In a rare public rebuke, the ICE spokesperson then sent to reporters a copy of the immigration detainer faxed to Multnomah County. [Emphasis added.]

How pleasing that ICE showed the sheriff to be a liar by providing a copy of the filed detainer to media representatives. I hope that Multnomah County voters will remember this at their next sheriff's election.

But that wasn't the only misrepresentation. Reese would have the public believe that it was a simple matter of obtaining a judicial warrant that ICE was too lazy to obtain. Not so. There is no judicial warrant provided for by law in civil removal proceedings. Section 236 of the Immigration and Nationality Act (INA), 8 U.S.C. § 1226, grants that authority not to a judge but to the attorney general (which was transferred to the Secretary of Homeland Security by the Homeland Security Act of 2003):

(a) Arrest, detention, and release On a warrant issued by the Attorney General, an alien may be arrested and detained pending a decision on whether the alien is to be removed from the United States.

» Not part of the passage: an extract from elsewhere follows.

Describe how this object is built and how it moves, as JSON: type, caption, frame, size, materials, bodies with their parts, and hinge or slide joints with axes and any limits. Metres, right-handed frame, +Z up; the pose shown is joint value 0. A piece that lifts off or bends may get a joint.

If Reese or his legal staff are too lazy to look this up, shame on them. But more likely, they knew and preferred to "bend" the truth to try to come out blameless when the moral finger of responsibility points clearly to the sheriff's office.

As to that "court case" — irony of ironies, the decision was rendered by a U.S. magistrate, not a federal district court judge, and therefore it was rendered by a person who was not him/herself a member of the federal judiciary as laid out in Article III of the Constitution. Magistrates themselves exist solely as a statutory creation of Congress —the same Congress that has provided for arrest of aliens using civil processes such as I have described.

Let us hope that reason prevails among Oregon's voters and that the sanctuary law is stricken from the books.